Whilst the courts have dumbed down the significance of this test over the years to the point that it is seen as only a factor pointing towards employment, if deemed to be part and parcel of an end client organisation it could help HMRC to argue that mutual obligations exist and that the business on own account test is not relevant to the contractual arrangements. Better then for a contractor to keep at arm’s length although this does not preclude building up a rapport with end client staff. Just as long as those staff know and consider the freelancer not to be ‘just like them’ then this status test should not prove too difficult to navigate.

6 Comments

  • Paul says:

    So, by the looks of the first example, project managers are integral to the end client by default.

    Rulings are getting more and more stupid, and we will eventually end up with a situation in which you will be deemed in or outside IR35 purely on the role you undertake.

  • Rav says:

    Why is the emphasis on the outside service provider to prove that that their services are not as an employee? Surely, it should the employer justify to HMRC and not the service provider.

  • Paul E says:

    [quote name=”Paul”]So, by the looks of the first example, project managers are integral to the end client by default.

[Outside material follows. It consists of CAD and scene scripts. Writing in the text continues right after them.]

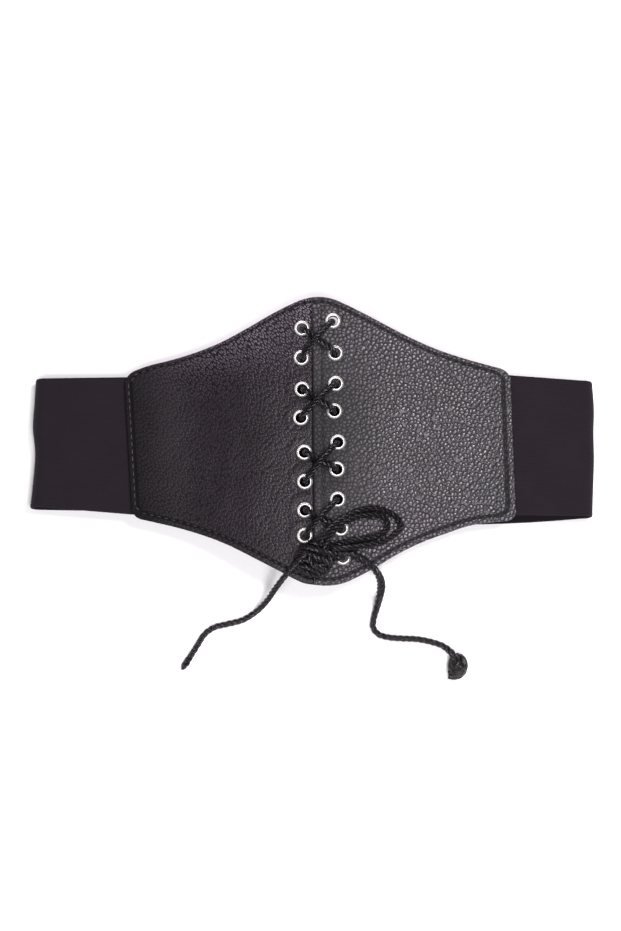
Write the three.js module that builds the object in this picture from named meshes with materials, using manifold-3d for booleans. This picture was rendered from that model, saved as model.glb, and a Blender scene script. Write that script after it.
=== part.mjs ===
// Corset belt with a laced front, laid flat as a closed loop.
// Millimetres. +X runs along the belt, +Y towards its top edge, +Z up from the table.
// The back of the loop lies on the table at Z = 0 and the leather front lies above it.
import * as THREE from 'three';
import { mergeVertices } from 'three/addons/utils/BufferGeometryUtils.js';
import Module from 'manifold-3d';

const wasm = await Module();
wasm.setup();

// Driving sizes
const clearance = 0.3;          // between pieces that touch
const foldToFold = 327.4;       // the flat loop's length, measured to the middle of the elastic
const foldRadius = 5.5;         // of the elastic's middle where it turns back
const frontHeight = 169.7;      // from the top peak to the bottom peak
const archRise = 9;             // of the leather front above its outer edges
const crestHalfWidth = 24;      // flat strip that carries the eyelets
const crestX = 5;
const topPeakX = 4.3;
const bottomPeakX = 7.5;
const seamTopX = -0.5;
const seamBottomX = 1.1;

const leatherThickness = 2;
const leftTopReach = 110.4;     // from the middle to the left panel's outer edge
const leftBottomReach = 105.4;
const rightTopReach = 114.9;
const rightBottomReach = 118.5;
const leftSideTop = 40.1;       // panel heights at the outer edges, above and below the middle
const leftSideBottom = 43.4;
const rightSideTop = 42.1;
const rightSideBottom = 46.4;
const cornerRadius = 6;
const seamRollHeight = 0.7;     // the right panel's folded seam edge
const seamRollWidth = 5.4;

const elasticThickness = 1.3;
const elasticOverlap = 14;      // sewn under each panel
const foldWander = 1.4;         // how far the fold's line leaves a straight one
const claspEntry = 5;           // straight stretch before the clasp, at its slots' height
const claspRise = 16;           // stretch over which the elastic rises from the table to it

// Edges of the elastic above and below the middle: at the panel, at the fold and at the back
const elasticEdges = {
  left: { top: [39.3, 38.4, 37.2], bottom: [42.7, 39.2, 40.5] },
  right: { top: [40.2, 36.9, 35.5], bottom: [43, 42.4, 46.4] },
};

const claspWidth = 26;
const claspHeight = 78;
const claspWall = 1.05;
const claspWeb = 6;             // solid middle between the two slots

const eyeletBore = 2.95;
const eyeletWall = 0.45;
const flangeRadius = 4.7;
const flangeHeight = 0.7;
const backRollRadius = 4.2;
const backRollHeight = 0.6;
const rimChamfer = 0.4;
const eyeletSides = 11;
const leftEyeletWander = 2.1;   // the left column's rows leave a straight line by up to this
const rightEyeletInset = 12;    // from the seam to the right column
const rightEyeletWander = 4.4;

const laceRadius = 1.75;
const laceBend = 3.6;           // of the lace's middle where it turns into an eyelet
const laceSides = 8;
const laceInHole = 0.6;         // how far the lace's middle leans to one side of its eyelet

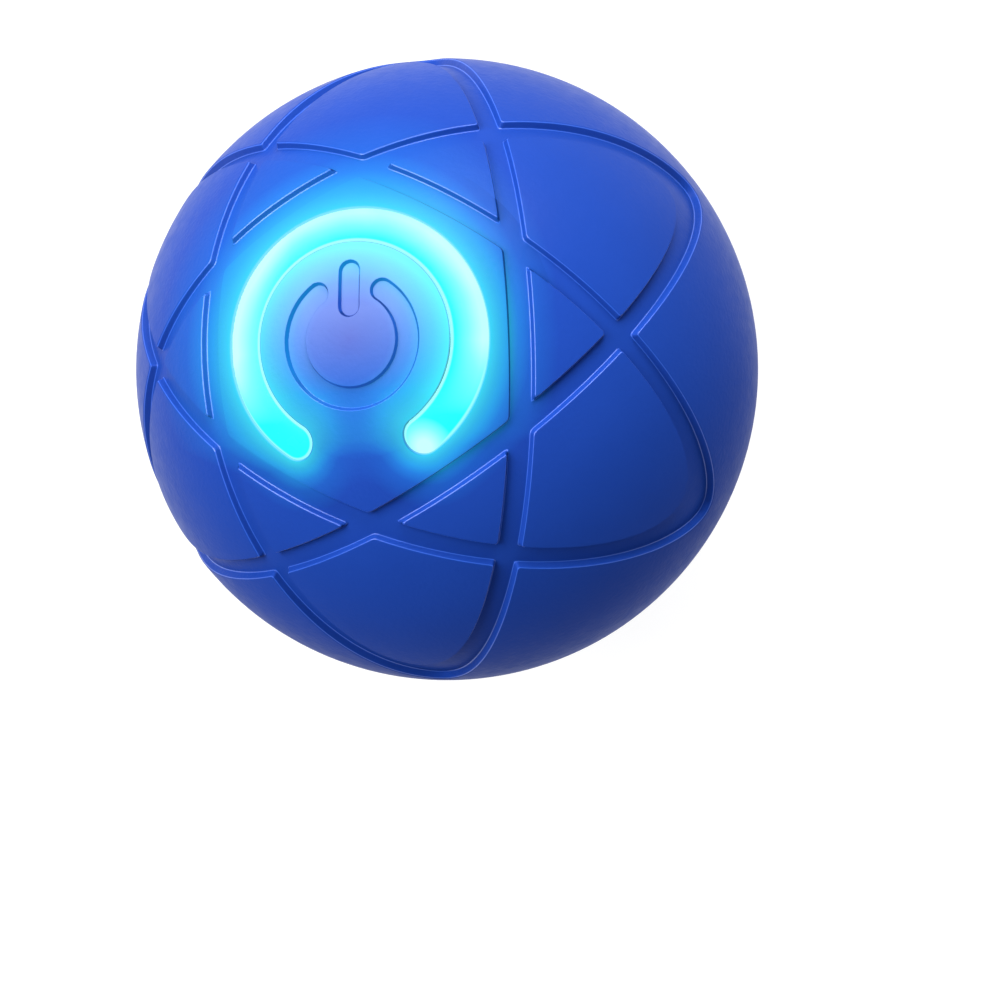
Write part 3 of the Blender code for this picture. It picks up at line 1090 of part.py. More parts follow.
def leads():
    """The motor's, battery's and charging board's wires, each from its terminal to the main board."""
    solder = BOARD_BOTTOM_Z - FIT_GAP
    plug_x, plug_y = MOTOR_PLUG_PLACE
    plug_edge = plug_x - MOTOR_PLUG_SIZE[0] / 2.0 - FIT_GAP
    plug_z = BOARD_BOTTOM_Z - MOTOR_PLUG_SIZE[2] / 2.0
    x = MOTOR_BACK_X - LEAD_RADIUS - BORE_GAP
    start_z = MOTOR_Z + TERMINAL_SIZE[2] / 2.0 + FIT_GAP
    can_top = MOTOR_Z + math.sqrt(MOTOR_RADIUS ** 2 - TERMINAL_SPREAD ** 2)
    turn_z = can_top + LEAD_RADIUS + LEAD_CLEARANCE
    for name, side, finish in (("motor_lead_red", 1.0, LEAD_RED), ("motor_lead_black", -1.0, LEAD_BLACK)):
        y = MOTOR_Y + side * TERMINAL_SPREAD
        end_y = plug_y + side * MOTOR_PLUG_SIZE[1] / 4.0
        curve_through([(x, y, start_z), (x, y, turn_z), (x + LEAD_TURN, y, turn_z + LEAD_TURN),
                       (plug_edge - LEAD_TURN, end_y, plug_z), (plug_edge, end_y, plug_z)], finish, name)
    cell_top = BATTERY_SIZE[2] / 2.0 + FIT_GAP
    cell_x = BATTERY_X + BATTERY_SIZE[0] / 2.0
    lead_x = BATTERY_PLUG_X + BATTERY_PLUG_SIZE[0] / 2.0 + FIT_GAP
    lead_z = BOARD_BOTTOM_Z - BATTERY_PLUG_SIZE[2] / 2.0
    for name, side, finish in (("battery_lead_red", 1.0, LEAD_RED), ("battery_lead_black", -1.0, LEAD_BLACK)):
        y = side * BATTERY_PLUG_SIZE[1] / 4.0
        curve_through([(cell_x, y, cell_top), (cell_x + LEAD_RADIUS, y, cell_top + LEAD_PITCH / 2.0),
                       (lead_x + LEAD_RADIUS * 2.0, y, lead_z - LEAD_RADIUS), (lead_x, y, lead_z)],
                      finish, name)
    x, y = LEAD_HOLE_PLACE
    low = CHARGE_BOARD_TOP_Z + FIT_GAP / 2.0
    curve_through([(x, y, low), (x, y, FLOOR_TOP_Z + LEAD_PITCH / 2.0), (x, y + LEAD_SIDE_STEP, 0.0),
                   (x, y + LEAD_SIDE_STEP, MOTOR_Z), (x, y + LEAD_SIDE_STEP, solder)],
                  LEAD_RED, "charge_lead")


def main():
    start()
    button = joint_at("button_press", (0.0, 0.0, BALL_RADIUS))
    plug_hinge = joint_at("plug_hinge", (HINGE_X, 0.0, HINGE_Z))
    axle_spin = joint_at("axle_spin", (0.0, 0.0, 0.0))
    idler_spin = joint_at("idler_spin", (0.0, *IDLER_CENTRE))
    rotor_spin = joint_at("rotor_spin", (0.0, *MOTOR_CENTRE))
    outer_skin()
    hang_on(button, power_button(), tact_switch())
    light_ring()
    upper_shell()
    lower_shell()
    seal_ring()
    shell_screws()
    main_board()
    charge_parts()
    port_plug(plug_hinge)
    drive_chassis()
    gearbox_cover()
    idler_train(idler_spin)
    drive_train(axle_spin)
    motor(rotor_spin)
    battery()
    leads()


main()
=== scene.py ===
"""Bouncing dog ball: the visual model over the CAD frame, its light and its camera.

Shapes are worked out in millimetres on a ball around the origin, as directions and a depth below the
ball's surface, and turned into metres where a mesh is made.
"""

import math

import bpy
import numpy as np
from mathutils import Matrix, Vector


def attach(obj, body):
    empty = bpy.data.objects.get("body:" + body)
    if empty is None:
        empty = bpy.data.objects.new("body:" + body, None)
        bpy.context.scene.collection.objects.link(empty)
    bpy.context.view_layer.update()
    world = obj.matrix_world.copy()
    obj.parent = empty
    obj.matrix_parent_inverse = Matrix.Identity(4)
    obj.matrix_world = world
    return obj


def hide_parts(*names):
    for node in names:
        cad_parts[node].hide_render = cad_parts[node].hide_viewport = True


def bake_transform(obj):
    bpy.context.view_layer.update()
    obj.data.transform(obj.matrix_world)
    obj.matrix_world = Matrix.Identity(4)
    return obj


MM = 0.001

# The ball and its channels. Lengths here and below are in millimetres unless something else is said.
BALL = 27.0
ORBIT_AZIMUTHS_DEG = (30.0, 90.0, 150.0)
ORBIT_OUTER_DEG = (81.3, 30.1)
ORBIT_INNER_DEG = (69.3, 25.7)
CHANNEL_DEPTHS = (0.56, 0.7)
DEEPER_FROM = 0.92
DEEPER_TO = 0.5
WALL_RUN_SHARE = 0.34
EDGE_EASE = 0.06
CORNER_ROUND = 0.22

# Light ring and the seam around it
RING_MID = 9.02
RING_HALF = 1.36
RING_GAP_DEG = 34.0
RING_SAG = 0.1
RING_FILLET = 0.1
SEAM_FILLET = 0.06
SEAM_GAP = 0.03
SKIRT = 1.3
PAD_RADIUS = RING_MID + RING_HALF

# Icon on the pad
ICON_DEPTH = 0.38
ICON_MID = 4.475
ICON_HALF = 0.905
ICON_GAP_DEG = 35.0
PILL_HALF = 0.85
PILL_LOW = 1.7
PILL_HIGH = 6.17
ICON_WALL_RUN = 0.15
ICON_EASE = 0.03

# Port and its stopper
OPENING = (16.2, 9.6)
OPENING_SLOT = (9.7, 2.3)
FLAP = (15.6, 9.0)
FLAP_TETHER = (8.7, 2.0)
WELL = (13.2, 7.2)
STUB = (11.8, 5.8)
PORT_FILLET = 0.25
LEDGE_Z = -24.6
WELL_FLOOR_Z = -22.9
FLAP_BACK_Z = -24.75
STUB_TOP_Z = -23.6
STUB_FILLET = 0.3
HINGE_X = -8.8
HINGE_Z = -25.2
KNUCKLE_RADIUS = 0.52
KNUCKLE_FILLET = 0.15

# Mesh
SPHERE_LEVEL = 5
FINE_BANDS = (1.0, 0.6)
CHANNEL_STEP = 0.01
ICON_STEP = 0.005
TONGUE_FROM_Y = -7.0
SEAM_BAND = 0.3
SNAP_WITHIN = 0.036
NUDGE = 0.0005
ON_RIM = 0.03
ON_WELL_RIM = 0.05
BACK_Z = -0.12
NORMAL_STEP = 0.01
NEAR_AXIS = 0.9
TINY_AREA = 1e-6

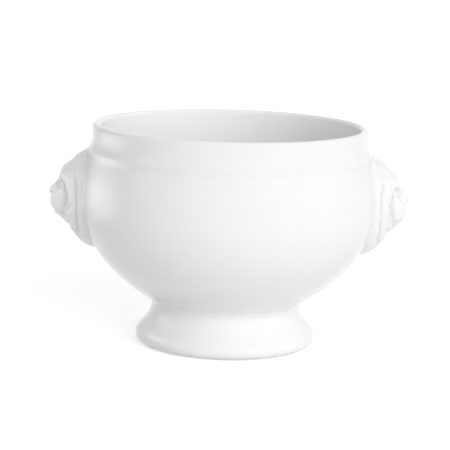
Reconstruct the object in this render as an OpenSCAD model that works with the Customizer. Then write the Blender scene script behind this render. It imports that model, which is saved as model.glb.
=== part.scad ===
/*
French onion soup crock with two lion heads.

A footed bowl of white glazed porcelain. The wall rises from a round belly to
a ledge, a shallow cove and a straight collar with a rounded lip. A hollow
foot carries the bowl and stands on one bare ring. A lion's mask sits on each
side of the belly as a lug to lift the crock by.

The crock is made as stuck-up ware: the bowl, the foot and the two masks are
formed apart and joined with slip before firing. Each slip joint is a piece
of its own here, and so is each formed part.

Measures are in millimetres. The origin is the middle of the ring on which the
crock stands, +Z is up and the masks look along +X and -X.
*/

/* [Bowl] */
// Outside diameter of the rim
rim_d = 121; // [101:1:141]
// Height from the table to the top of the lip
total_h = 97; // [82:0.5:112]
// Thickness of the rounded lip
lip_t = 3.6; // [3:0.1:4.2]
// Distance from the top of the lip down to where the collar starts to flare
collar_h = 5; // [4:0.1:6]
// Distance from the top of the lip down to the ledge between cove and belly
ledge_drop = 12.3; // [10.5:0.1:14.5]
// How far the ledge stands out beyond the rim
ledge_out = 2.2; // [1.6:0.1:3.1]
// How far the wall steps back under the ledge
ledge_step = 0.15; // [0.05:0.05:0.4]
// Height over which the ledge swells out from that step
ledge_h = 2.2; // [1.6:0.1:3]
// How far the belly stands out beyond the rim
belly_out = 4.6; // [3.7:0.1:6]
// Thickness of the wall at the belly
wall_t = 4.4; // [3.6:0.1:5.2]
// Thickness of the bowl's floor in the middle
floor_t = 6; // [5:0.1:7]

/* [Foot] */
// Diameter of the waist where the foot meets the bowl
waist_d = 65.8; // [56:0.2:74]
// Height of the joint between bowl and foot
joint_z = 18.5; // [15.5:0.1:21.5]
// Largest diameter of the foot
foot_d = 80; // [72:0.5:92]
// Height at which the foot is widest
foot_wide_z = 3.5; // [2.8:0.1:4.2]
// Width of the bare ring on which the crock stands
bare_ring_w = 3.2; // [2.6:0.1:3.8]
// Thickness of the foot's wall at the waist
foot_wall_t = 5; // [4.2:0.1:5.8]

/* [Lion masks] */
// Width of a mask across the mane
mask_w = 35; // [29:0.5:40]
// Height of a mask from the crown to the tip of the beard
mask_h = 44.3; // [37:0.1:51]
// How far the crown reaches up over the ledge
crown_over_ledge = 0.4; // [0.1:0.1:1.2]
// Depth of the relief on which the face is built
mask_depth = 14.2; // [11:0.2:17]
// Height given to the locks of the mane, of which the soft creases between them take over half
lock_h = 0.7; // [0.35:0.05:1.3]
// Thickness of a mask at its edge
mask_edge_t = 0.5; // [0.4:0.1:0.8]
// Facets around a mask
mask_facets = 84; // [60:4:84]
// Rings of facets from the nose to the edge of a mask
mask_rings = 26; // [20:1:26]

/* [Joints] */
// Thickness of the slip in each joint
slip_t = 0.4; // [0.3:0.1:0.6]
// Gap left on each side of the slip so that no two pieces overlap
seat_gap = 0.1; // [0.1:0.01:0.14]

/* [Hidden] */
$fn = 96;
rim_r = rim_d / 2;
lip_r = lip_t / 2;
ledge_r = rim_r + ledge_out;
ledge_z = total_h - ledge_drop;
collar_z = total_h - collar_h;
belly_r = rim_r + belly_out;
// The belly is widest at this share of the way from the foot's joint up to the ledge
belly_height_share = 0.683;
belly_z = joint_z + belly_height_share * (ledge_z - joint_z);
waist_r = waist_d / 2;
foot_r = foot_d / 2;
under_z = joint_z + slip_t / 2 + seat_gap;
foot_top_z = joint_z - slip_t / 2 - seat_gap;
foot_inner_r = waist_r - foot_wall_t;
// The foot's lower edge rounds in to the bare ring by this share of the height it rounds over
foot_round_share = 1.3;
foot_round_w = foot_round_share * foot_wide_z;
ring_outer_r = foot_r - foot_round_w;
ring_inner_r = ring_outer_r - bare_ring_w;
// The bowl's underside is a shallow dish between the foot's walls
dish_share = 0.3;
dish_depth = dish_share * foot_wall_t;
floor_z = under_z + dish_depth + floor_t;
// The nose stands a little nearer to the crown than to the tip of the beard
crown_height_share = 0.476;
mask_half_w = mask_w / 2;
mask_up = crown_height_share * mask_h;
mask_down = mask_h - mask_up;
mask_z = ledge_z + crown_over_ledge - mask_up;
// Space between the bowl's outside and the back of a mask
mask_seat = slip_t + 2 * seat_gap;

// Steps along each curve of the outlines
lip_steps = 8;
cove_steps = 9;
ledge_steps = 4;
shoulder_steps = 7;
belly_steps = 22;
foot_steps = 14;
foot_edge_steps = 5;
foot_hollow_steps = 8;
underside_steps = 4;
inner_steps = 18;

// Smooth rise from 0 at a to 1 at b
function fade(a, b, x) = let (s = min(1, max(0, (x - a) / (b - a)))) s * s * (3 - 2 * s);

// Points of a cubic curve after its first point
function curve(a, b, c, d, steps) = [
  for (i = [1 : steps])
    let (t = i / steps, k = 1 - t)
      pow(k, 3) * a + 3 * k * k * t * b + 3 * k * t * t * c + pow(t, 3) * d
];

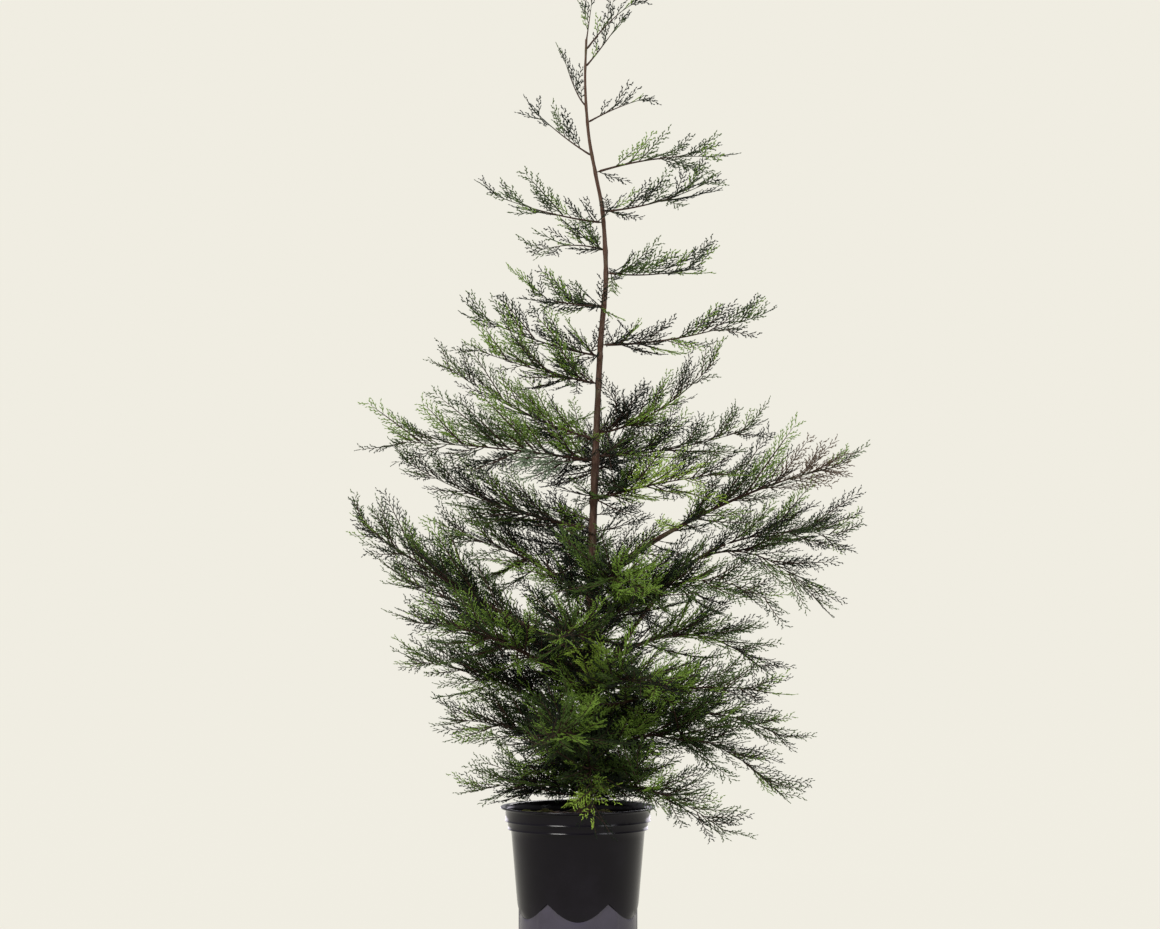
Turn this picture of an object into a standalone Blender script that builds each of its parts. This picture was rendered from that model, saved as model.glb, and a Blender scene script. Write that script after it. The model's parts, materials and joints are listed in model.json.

    Rulings are getting more and more stupid, and we will eventually end up with a situation in which you will be deemed in or outside IR35 purely on the role you undertake.[/quote]

    Not necessarily. The very nature of project management is that the project manager is integral to whichever project they are managing at the time, not necessarily the organisation as a whole.

    That would be the basis of my argument for it.

  • Kenneth says:

    Thanks for finally talking about >IR35: Integration Explained

  • Career contractor says:

    A true project manager cannot be deemed to be an integral part of the client’s capability. Projects are by their nature “a temporary organization that is created for the purpose of delivering one or more business products according to an agreed Business Case” (Prince 2 definition) therefore by default the project manager is a temporary resource… “simples!”. 🙂

  • Frd says:

    “Lengthy engagements or where contracts are consistently renewed on an annual or bi-annual basis may suggest that the end client considers the freelancer to be an essential component of their business rather than simply assisting it.”

    This is not a correct interpretation of the law.

    MOO is not aboujt length of contract, it is about obligation within the contract. If you go to your client and they have nothing for you to do, they send you home without paying you… that means that they had no obligation to provide you with work. Self-employment.

    On the other hand, if they find you something to do and pay you = employment.

    If you’re tasked with one or more specific pieces of work and when that is complete they may or may not offer you another piece of work to do = self-employment.

    MOO is a very misunderstood concept. HMRC failed to understand it for years and when they lost a series of cases, that led to this being “dumbed down” as the article put it. In fact, it was CLARIFIED, not dumbed down at all.

    Essentially, any business is entitled to win repeat business through good performance. To punish extension of a contract (which will be due to good performance) would be to enforce non-business like activity.

    But then… the law is total ass in this area. All ways of working should pay the same tax (and NI).